- “Query Quality: User Ratings and System Predictions” by Claudia Hauff, Franciska de Jong, Diane Kelly, and Leif Azzopardi offered the startling (to me at least) result that human prediction of query difficulty did not correlate (or at best correlated weakly) to post-retrieval query performance prediction (QPP) measures like query clarity. I talked with Diane about it, and I wonder how strongly the human prediction, which was pre-retrieval, would correlate to human assessments of the results. I also don’t know how well the QPP measures she used apply to web search contexts.
- Which leads me to the next poster I saw, “Predicting Query Performance on the Web” by Niranjan Balasubramanian, Giridhar Kumaran, and Vitor Carvalho. They offered what I saw as a much more encouraging result–namely that QPP is highly reliable when it returns low scores. In other words, a search engine may wrongly believe that it did well on a query, but it is almost certainly right when it thinks it failed. This certainty on the negative side is exactly the opening that HCIR advocates need to offer richer interaction for queries a conventional ranking approach recognizes its own failure. While some of the specifics of the authors’ approach are proprietary (they perform regression on features used by Bing), the approach seems broadly applicable.
- Next I saw “Hashtag Retrieval in a Microblogging Environment” by Miles Efron. He provided evidence that hashtags could be an effective foundation for query expansion of Twitter search queries, using a language model approach. The approach may generalize beyond hashtags, but hashtags do have the advantage of being highly topical and relatively unambiguous by convention.
- “The Power of Naive Query Segmentation” by Matthias Hagen, Martin Potthast, Benno Stein, and Christof Brautigam suggested a simple approach for segmenting long queries into quoted phrases: consider all segmentations and, for a given segmentation, compute a weighted sum of the Google ngram counts for each quoted phases, the weight of a phrase of length s being s^s. I don’t find the weighting particularly intuitive, but the accuracy numbers they present look quite nice relative to more sophisticated approaches.

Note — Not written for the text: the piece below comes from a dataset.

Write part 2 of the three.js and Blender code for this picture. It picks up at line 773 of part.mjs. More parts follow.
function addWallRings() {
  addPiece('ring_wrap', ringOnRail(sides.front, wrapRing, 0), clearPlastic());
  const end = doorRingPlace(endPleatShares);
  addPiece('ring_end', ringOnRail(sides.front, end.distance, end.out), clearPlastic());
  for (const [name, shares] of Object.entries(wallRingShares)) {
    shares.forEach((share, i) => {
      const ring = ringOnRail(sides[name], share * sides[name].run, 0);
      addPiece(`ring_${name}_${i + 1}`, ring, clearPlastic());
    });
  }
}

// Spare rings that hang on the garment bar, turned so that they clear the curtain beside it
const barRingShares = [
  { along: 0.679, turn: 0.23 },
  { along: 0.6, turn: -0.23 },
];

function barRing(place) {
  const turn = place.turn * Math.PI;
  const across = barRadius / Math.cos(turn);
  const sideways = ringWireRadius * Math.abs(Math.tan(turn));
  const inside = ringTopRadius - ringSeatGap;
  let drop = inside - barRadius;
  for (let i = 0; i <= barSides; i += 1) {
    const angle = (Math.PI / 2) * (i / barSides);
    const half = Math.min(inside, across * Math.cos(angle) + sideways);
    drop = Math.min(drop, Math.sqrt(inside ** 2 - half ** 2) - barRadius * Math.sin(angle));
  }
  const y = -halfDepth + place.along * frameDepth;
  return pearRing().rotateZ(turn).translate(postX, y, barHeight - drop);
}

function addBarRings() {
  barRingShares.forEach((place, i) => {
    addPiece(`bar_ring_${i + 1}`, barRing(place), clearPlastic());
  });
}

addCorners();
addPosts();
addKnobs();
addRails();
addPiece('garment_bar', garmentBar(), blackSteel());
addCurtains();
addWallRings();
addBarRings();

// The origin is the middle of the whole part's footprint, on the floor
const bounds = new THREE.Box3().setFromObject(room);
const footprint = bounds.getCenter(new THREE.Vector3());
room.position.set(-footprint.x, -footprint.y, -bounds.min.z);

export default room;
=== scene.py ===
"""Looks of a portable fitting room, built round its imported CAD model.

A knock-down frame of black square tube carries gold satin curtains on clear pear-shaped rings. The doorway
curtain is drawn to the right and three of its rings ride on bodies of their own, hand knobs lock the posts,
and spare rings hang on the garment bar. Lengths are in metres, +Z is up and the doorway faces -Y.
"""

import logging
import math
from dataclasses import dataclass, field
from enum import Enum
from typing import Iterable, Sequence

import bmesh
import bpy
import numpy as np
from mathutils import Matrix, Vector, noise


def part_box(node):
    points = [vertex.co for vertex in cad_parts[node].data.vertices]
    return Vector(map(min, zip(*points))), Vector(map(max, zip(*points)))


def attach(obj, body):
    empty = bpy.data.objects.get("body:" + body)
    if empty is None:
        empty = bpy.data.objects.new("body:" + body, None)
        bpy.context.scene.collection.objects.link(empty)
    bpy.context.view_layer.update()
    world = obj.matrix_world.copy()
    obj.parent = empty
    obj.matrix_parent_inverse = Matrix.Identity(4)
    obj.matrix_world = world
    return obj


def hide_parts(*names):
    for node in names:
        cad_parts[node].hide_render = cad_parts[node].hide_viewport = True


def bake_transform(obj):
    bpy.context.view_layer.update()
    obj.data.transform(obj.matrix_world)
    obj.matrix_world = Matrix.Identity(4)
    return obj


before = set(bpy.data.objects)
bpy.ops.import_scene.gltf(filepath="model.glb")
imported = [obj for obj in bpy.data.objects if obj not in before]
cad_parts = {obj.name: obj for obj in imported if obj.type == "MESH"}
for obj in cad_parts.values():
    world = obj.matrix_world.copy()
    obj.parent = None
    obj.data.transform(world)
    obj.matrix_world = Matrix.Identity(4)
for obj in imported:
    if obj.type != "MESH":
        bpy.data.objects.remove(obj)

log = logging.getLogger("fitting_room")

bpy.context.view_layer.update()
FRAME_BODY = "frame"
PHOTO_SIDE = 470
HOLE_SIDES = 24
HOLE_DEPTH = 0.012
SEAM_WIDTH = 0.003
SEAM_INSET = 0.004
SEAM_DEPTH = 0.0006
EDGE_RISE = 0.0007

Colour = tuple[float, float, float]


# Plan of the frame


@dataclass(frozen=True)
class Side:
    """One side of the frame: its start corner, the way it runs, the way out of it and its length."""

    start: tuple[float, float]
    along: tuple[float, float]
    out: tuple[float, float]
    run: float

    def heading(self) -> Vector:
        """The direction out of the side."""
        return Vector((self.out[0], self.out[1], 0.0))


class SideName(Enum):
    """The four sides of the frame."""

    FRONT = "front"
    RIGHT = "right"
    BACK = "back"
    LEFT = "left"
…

- “Investigating the Suboptimality and Instability of Pseudo-Relevance Feedback” by Raghavendra Udupa and Abhijit Bhole showed that an oracle with knowledge of a few high-scoring non-relevant documents could vastly improve the performance of pseudo-relevance feedback. While this information does not lead directly to any applications, it does suggest that obtaining a very small amount of feedback from the user might go a long way. I’m curious how much is possible from even a single negative-feedback input.

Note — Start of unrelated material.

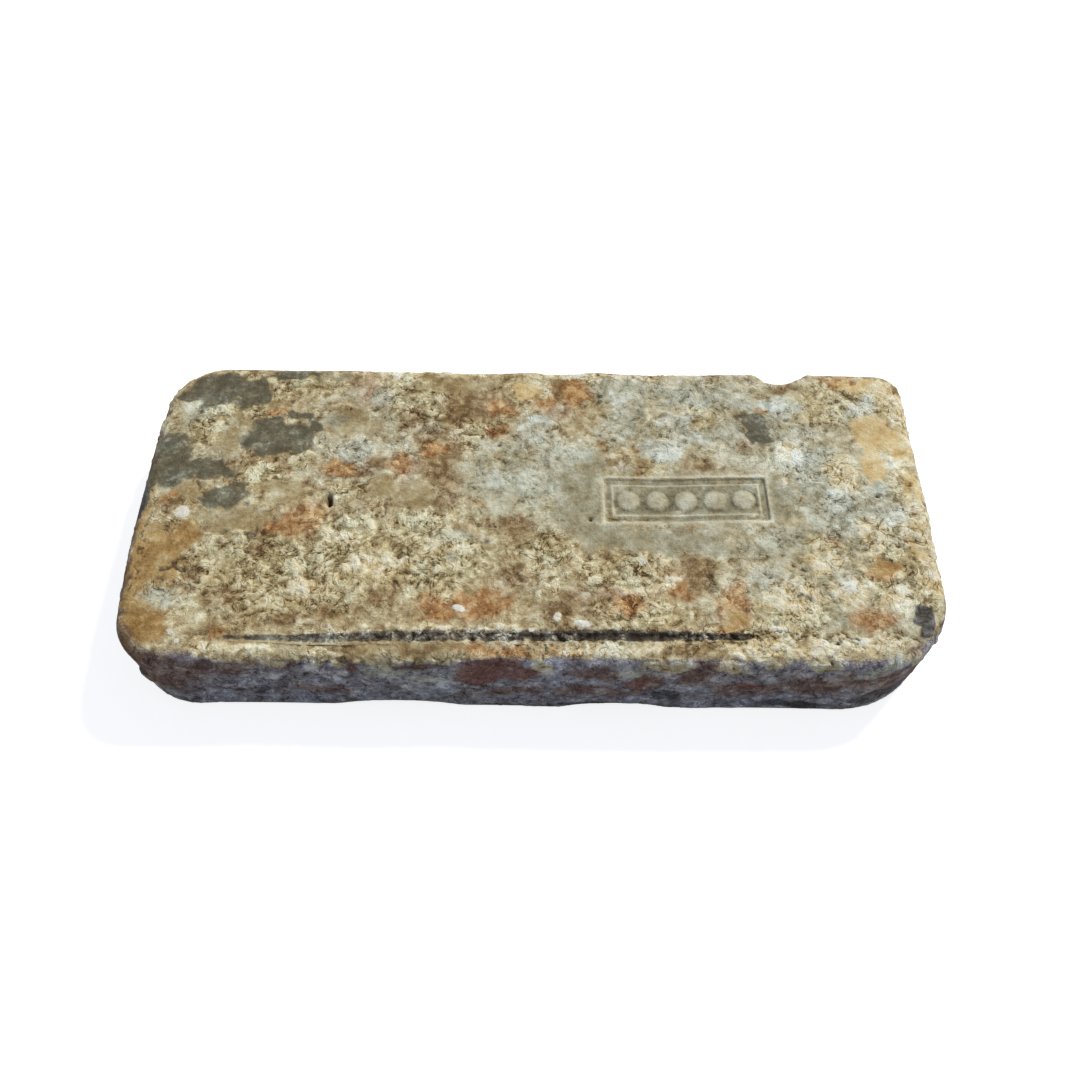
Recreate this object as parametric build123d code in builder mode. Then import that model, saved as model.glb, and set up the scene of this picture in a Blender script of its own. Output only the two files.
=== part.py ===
from build123d import *

import os
from math import radians, tan

# Old hand-moulded clay brick, thin and wide, with soft corners.
#
# The brick lies on its bed as it does on a floor. +X runs along its length, +Y towards
# its back stretcher, +Z up. The origin is the centre of the bed, on the ground.
# Lengths are in millimetres and angles in degrees.

# Overall size, at the widest line of each side
length = 280.0
width = 132.0
thickness = 32.0

# The headers bow outwards, the left one more than the right
left_header_bow = 2.6
right_header_bow = 1.4

# Corners of the outline where it is widest, and the two front ones again at the bed,
# where they are more worn
back_left_radius = 22.0
back_right_radius = 11.0
front_left_radius = 19.0
front_right_radius = 30.0
front_left_bed_radius = 27.0
front_right_bed_radius = 37.0

# Section. The sides lean in towards the bed, as clay does when it leaves the mould,
# and stand upright in a narrow lip below the top arris.
mould_draft = 1.4
upright_lip = 0.8
top_arris_radius = 5.0
bed_arris_radius = 1.8

# Furrow that the striking board left along the front of the top face. It is measured
# from the front stretcher and from the two headers, and it runs a little askew. It is cut
# by a round tool that thins to its tip radius and lifts clear of the face at each end.
furrow_left_setback = 8.2
furrow_right_setback = 10.8
furrow_left_inset = 36.0
furrow_right_inset = 56.0
furrow_left_fade = 42.0
furrow_right_fade = 30.0
furrow_depth = 1.6
furrow_tool_radius = 2.0
furrow_tip_radius = 0.8
furrow_lift = 0.2

# Sunk panel pressed by a die, placed by its middle from the right header and from the
# middle of the width
panel_length = 58.0
panel_width = 19.6
panel_depth = 1.2
panel_corner_radius = 1.5
panel_wall_lean = 25.0
panel_turn = 1.6
panel_inset = 86.0
panel_offset = 2.4

# Spalls in the top back arris. Each is a ball-shaped bite that reaches into the side and
# drops from the face by its own amounts, placed by its middle from the right header.
notch_inset = 48.0
notch_ball_radius = 15.0
notch_bite = 8.0
notch_drop = 9.0

dip_inset = 130.0
dip_ball_radius = 45.0
dip_bite = 4.0
dip_drop = 6.0

# Spalls along the front of the bed, where the clay broke away as the brick was turned out
left_heel_inset = 95.0
left_heel_ball_radius = 150.0
left_heel_bite = 3.1
left_heel_rise = 5.6

right_heel_inset = 112.0
right_heel_ball_radius = 110.0
right_heel_bite = 3.1
right_heel_rise = 5.4

lip_foot = thickness - top_arris_radius - upright_lip
bed_inset = lip_foot * tan(radians(mould_draft))
front_y = -width / 2
back_y = width / 2
right_x = length / 2
left_x = -length / 2


def outline(plan, inset, front_left, front_right, back_right, back_left):
    # Draws the brick's plan this far inside its widest line, with a radius for each corner
    x0, x1 = left_x + inset, right_x - inset
    y0, y1 = front_y + inset, back_y - inset
    with BuildLine() as sides:
        front = Line((x0 + left_header_bow, y0), (x1 - right_header_bow, y0))
        right_header = ThreePointArc(front @ 1, (x1, 0), (x1 - right_header_bow, y1))
        back = Line(right_header @ 1, (x0 + left_header_bow, y1))
        ThreePointArc(back @ 1, (x0, 0), front @ 0)
    make_face(sides.edges())
    for corner_point, radius in (
        (front @ 0, front_left),
        (front @ 1, front_right),
        (back @ 0, back_right),
        (back @ 1, back_left),
    ):
        fillet(plan.vertices().sort_by_distance(corner_point)[0], radius)


def spall(x, side_y, face_z, bite, drop, ball_radius):
    # A ball that cuts the edge where the side at side_y meets the face at face_z. Its
    # surface crosses the face bite inside the side, and the side drop away from the face.
    outward_y = 1 if side_y > 0 else -1
    outward_z = 1 if face_z > 0 else -1
    chord = (bite**2 + drop**2) ** 0.5
    stand_off = (ball_radius**2 - (chord / 2) ** 2) ** 0.5
    centre_y = side_y + outward_y * (stand_off * drop / chord - bite / 2)
    centre_z = face_z + outward_z * (stand_off * bite / chord - drop / 2)
    with Locations((x, centre_y, centre_z)):
        Sphere(ball_radius, mode=Mode.SUBTRACT)


with BuildPart() as brick:
    # Moulded block, from its outline at the bed up to the one where it is widest
    with BuildSketch(Plane.XY) as bed:
        outline(
            bed, bed_inset,
            front_left_bed_radius, front_right_bed_radius, back_right_radius, back_left_radius,
        )
    with BuildSketch(Plane.XY.offset(lip_foot)) as widest:
        outline(
            widest, 0,
            front_left_radius, front_right_radius, back_right_radius, back_left_radius,
        )
    loft(ruled=True)
    extrude(widest.sketch, amount=upright_lip + top_arris_radius)

    # Arrises, rounded by handling on top and tighter at the bed
    fillet(brick.edges().group_by(Axis.Z)[-1], top_arris_radius)
    fillet(brick.edges().group_by(Axis.Z)[0], bed_arris_radius)

    # Furrow, full depth along its middle and fading out towards both ends
    furrow_start = Vector(left_x + furrow_left_inset, front_y + furrow_left_setback)
    furrow_end = Vector(right_x - furrow_right_inset, front_y + furrow_right_setback)
    furrow_run = (furrow_end - furrow_start).length
    along = (furrow_end - furrow_start).normalized()
    for run, radius, sunk in (
        (0, furrow_tip_radius, -furrow_lift),
        (furrow_left_fade, furrow_tool_radius, furrow_depth),
        (furrow_run - furrow_right_fade, furrow_tool_radius, furrow_depth),
        (furrow_run, furrow_tip_radius, -furrow_lift),
    ):
        station = furrow_start + along * run + Vector(0, 0, thickness + radius - sunk)
        with BuildSketch(Plane(station, z_dir=along)):
            Circle(radius)
    loft(ruled=True, mode=Mode.SUBTRACT)

    # Sunk panel
    with BuildSketch(Plane.XY.offset(thickness)):
        with Locations((right_x - panel_inset, panel_offset)):
            RectangleRounded(
                panel_length, panel_width, panel_corner_radius, rotation=panel_turn
            )
    extrude(amount=-panel_depth, taper=panel_wall_lean, mode=Mode.SUBTRACT)

    # Spalls
    spall(right_x - notch_inset, back_y, thickness, notch_bite, notch_drop, notch_ball_radius)
    spall(right_x - dip_inset, back_y, thickness, dip_bite, dip_drop, dip_ball_radius)
    spall(
        left_x + left_heel_inset, front_y, 0,
        left_heel_bite, left_heel_rise, left_heel_ball_radius,
    )
    spall(
        right_x - right_heel_inset, front_y, 0,
        right_heel_bite, right_heel_rise, right_heel_ball_radius,
    )

brick.part.label = "brick"

os.makedirs("parts", exist_ok=True)
export_step(brick.part, "parts/brick.step")
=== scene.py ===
import math
import random
from types import SimpleNamespace

import bmesh
import bpy
import numpy as np
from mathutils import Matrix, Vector, noise
from mathutils.bvhtree import BVHTree


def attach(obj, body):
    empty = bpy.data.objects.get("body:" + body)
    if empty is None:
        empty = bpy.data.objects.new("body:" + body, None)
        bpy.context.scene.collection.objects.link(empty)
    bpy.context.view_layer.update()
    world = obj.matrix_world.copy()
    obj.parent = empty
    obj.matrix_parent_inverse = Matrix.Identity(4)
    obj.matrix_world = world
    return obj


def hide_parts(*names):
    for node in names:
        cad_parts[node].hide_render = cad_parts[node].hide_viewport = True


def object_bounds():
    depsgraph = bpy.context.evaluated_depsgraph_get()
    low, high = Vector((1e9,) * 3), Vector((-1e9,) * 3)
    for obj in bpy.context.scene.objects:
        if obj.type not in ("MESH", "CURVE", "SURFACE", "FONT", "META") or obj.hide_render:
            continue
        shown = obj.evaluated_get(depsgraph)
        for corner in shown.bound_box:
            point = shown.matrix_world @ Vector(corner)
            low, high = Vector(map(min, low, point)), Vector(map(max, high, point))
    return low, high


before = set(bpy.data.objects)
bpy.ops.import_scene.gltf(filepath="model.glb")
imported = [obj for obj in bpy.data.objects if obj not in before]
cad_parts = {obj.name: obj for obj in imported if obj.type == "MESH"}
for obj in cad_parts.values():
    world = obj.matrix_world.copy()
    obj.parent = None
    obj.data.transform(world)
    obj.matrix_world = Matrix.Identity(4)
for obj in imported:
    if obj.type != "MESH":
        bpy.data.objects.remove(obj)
cadLow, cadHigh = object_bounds()
mm = 0.001
topZ = cadHigh.z / mm  # height of the top face, in millimetres
print("frame loaded, the brick is", [round(side / mm, 1) for side in cadHigh - cadLow], "mm")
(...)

- “Short Text Classification in Twitter to Improve Information Filtering” by Bharath Sriram, David Fuhry, Engin Demir, Hakan Ferhatosmanoglu, and Murat Demirbas challenged the conventional wisdom that tweets are too short for traditional classification methods. They achieved nice results, but on the relatively simple problem of classifying tweets as news, events, opinions, deals, and private messages. I was offered promises of future work, but I think the more general classification problem is much harder.
- “Metrics for Assessing Sets of Subtopics” by Filip Radlinski, Martin Szummer, and Nick Craswell proposed an evaluation framework for result diversity based on coherence, distinctness, plausibility, and completeness. I suggested that this framework would apply nicely to faceted search interfaces, and that I’d love to see it demonstrated on production systems–especially since I think that might be easier to achieve than convincing the SIGIR community to embrace it.

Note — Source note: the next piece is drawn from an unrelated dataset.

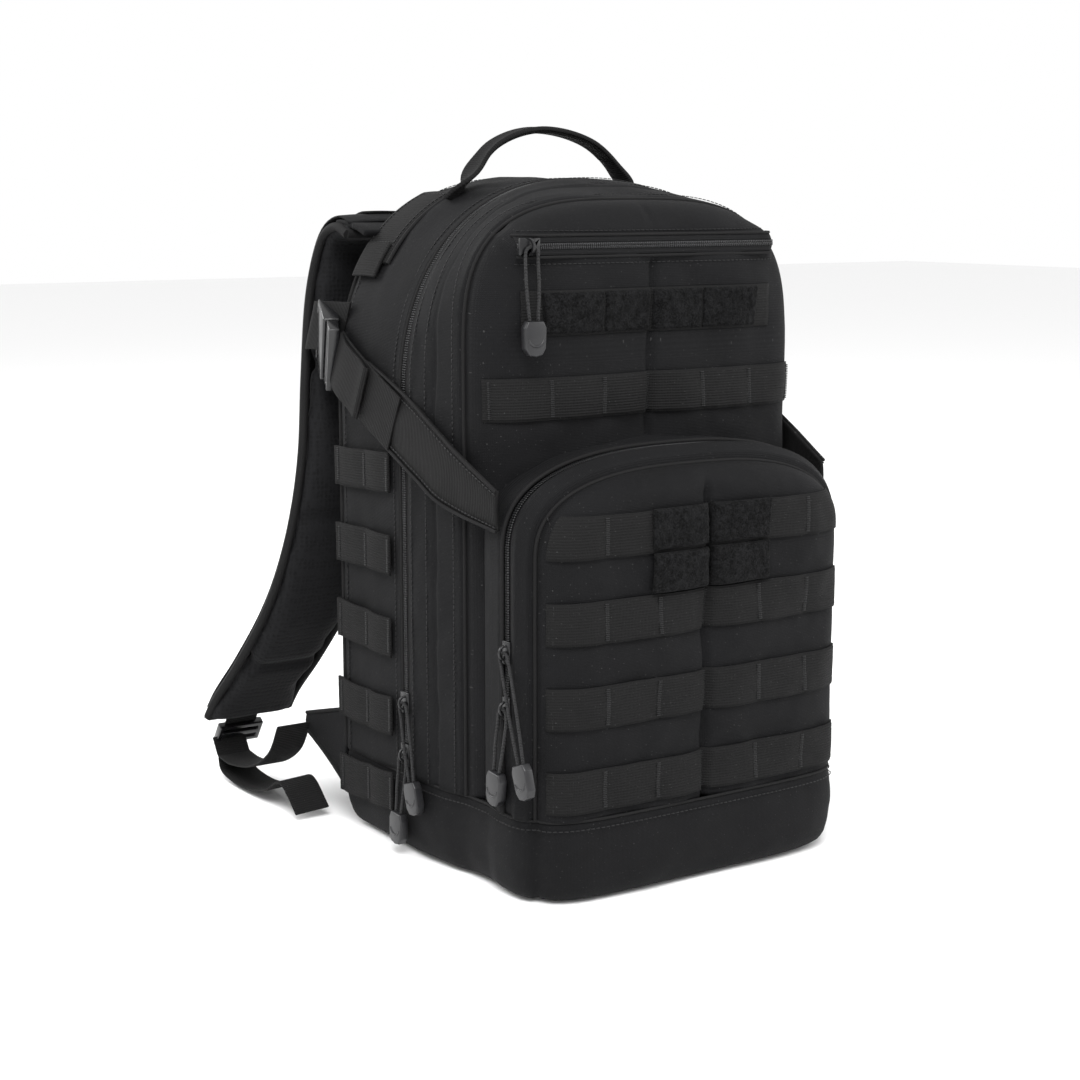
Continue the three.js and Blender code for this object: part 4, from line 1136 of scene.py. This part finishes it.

- Which leads me nicely to the last poster I saw, “Machine Learned Ranking of Entity Facets” by Roelof van Zwol, Lluis Garcia Pueyo, Mridul Muralidharan, and Borkur Sigurbjornsson. They found that they could accurately predict click-through rates on named entity facets (people, places) by learning from click logs. It’s worth noting that their entity facets are extremely clean, since they are derived from sources like Wikipedia, IMDB, GeoPlanet, and Freebase. It’s not clear to me how well their approach would work for noisier facets extracted from open-domain data.
As I said, there were over a hundred posters, and I’d meant to see far more of them. Hopefully other people will blog about some of them! Or perhaps tweet about them at #sigir2010.